The Thought Gang
- First edition (UK)
- Author: Tibor Fischer
- Language: English
- Publisher: Polygon Books (UK) The New Press (US)
- Publication date: 1994
- Publication place: United Kingdom
- Media type: Print
- Pages: 176
- ISBN: 0-7486-6160-3

= The Thought Gang =

1994 novel by Tibor Fischer

The Thought Gang is the second novel by English author Tibor Fischer, published in 1994. According to the Bloomsbury Good Reading Guide (2003), it was 'one of the funniest and most imaginative novels of the last twenty years'.

==Plot introduction==
Described by the complete review as 'a metaphysical thriller, combining bank robbery and high philosophy', it tells the unlikely tale of Eddie Coffin, an unemployed, overweight, alcoholic philosophy professor who flees Britain for France where he meets Hubert, a one-armed, one-legged thief.
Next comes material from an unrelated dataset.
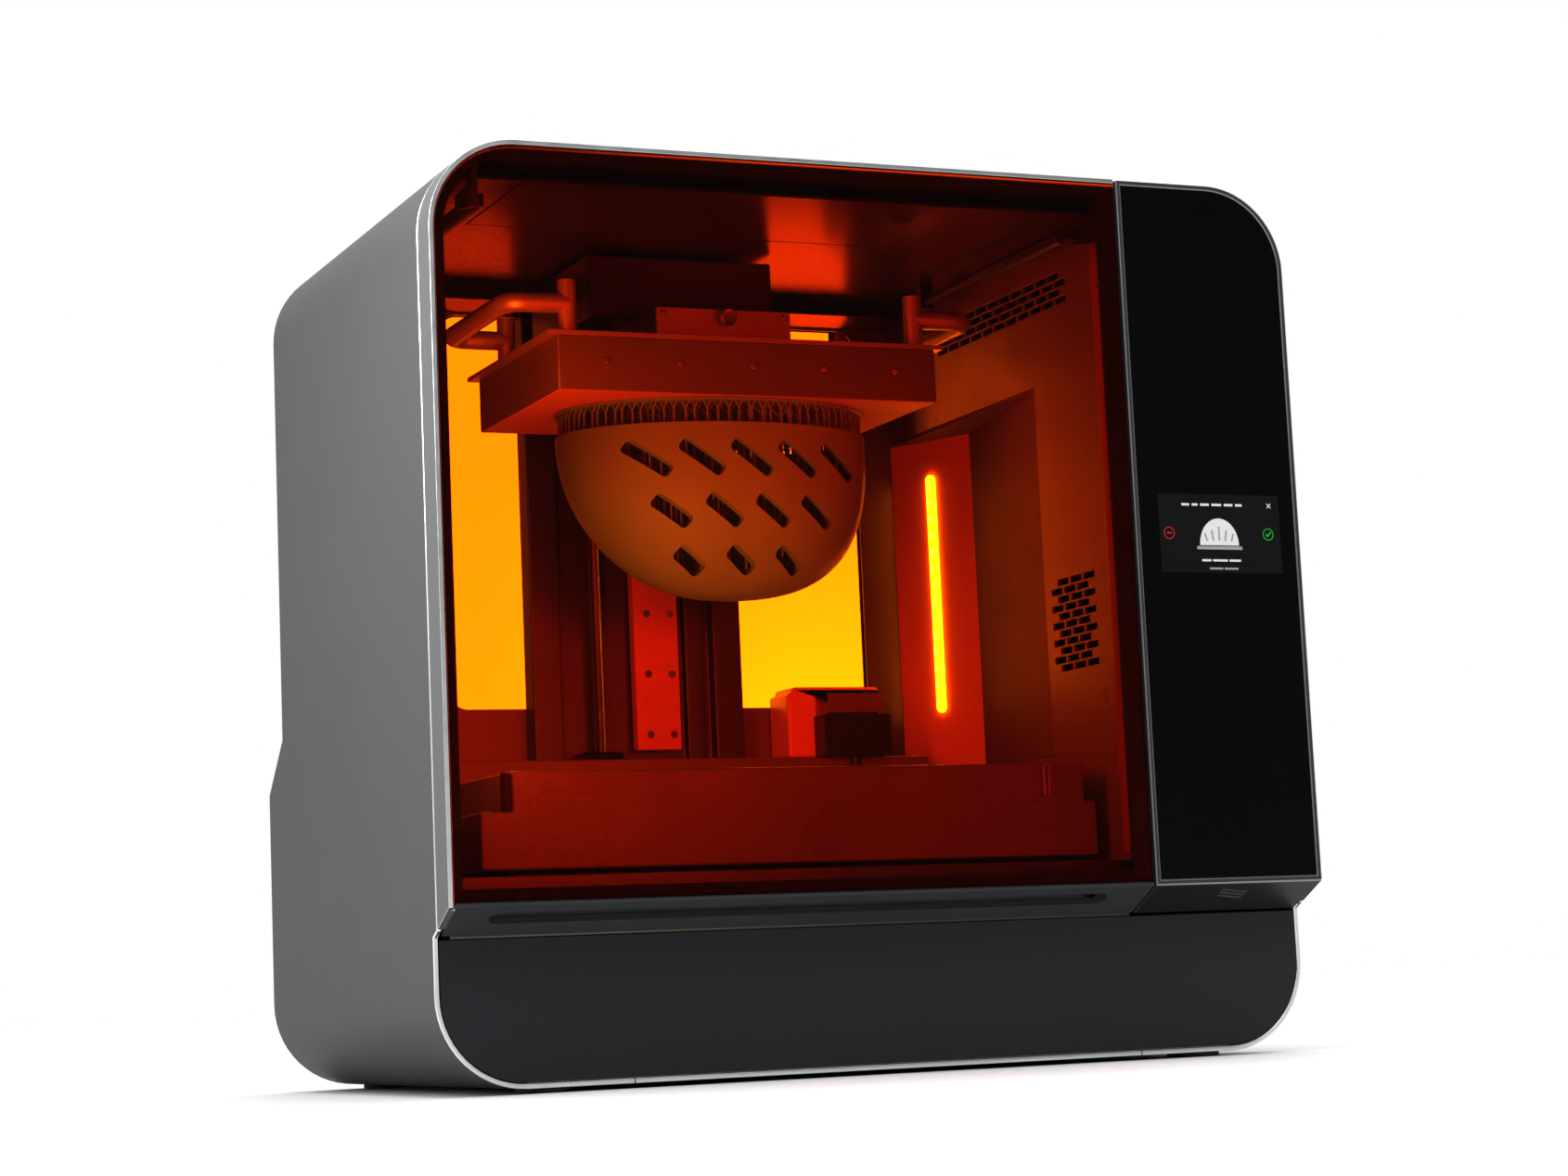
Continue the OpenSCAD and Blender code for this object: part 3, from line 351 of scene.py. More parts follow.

They join forces and embark on a bank-robbing spree through France.

==Reception==
Although described by John Updike in The New Yorker as 'a textbook example of an author outsmarting himself', other reviews were more positive. Booklist describes it as 'a rollicking good time' and goes on to say of the author: 'He puns his way through a text that manages to be as witty and erudite as the late novels of Nabokov and every bit as extreme and satirical as Pulp Fiction. The Nation argues that it is 'most notable for the effortless way Fischer integrates philosophy – pages and pages of it – into the flow of the narrative. According to The Times it 'deserves to become a cult novel of the 1990s' and the complete review concludes with 'a very fine novel indeed'.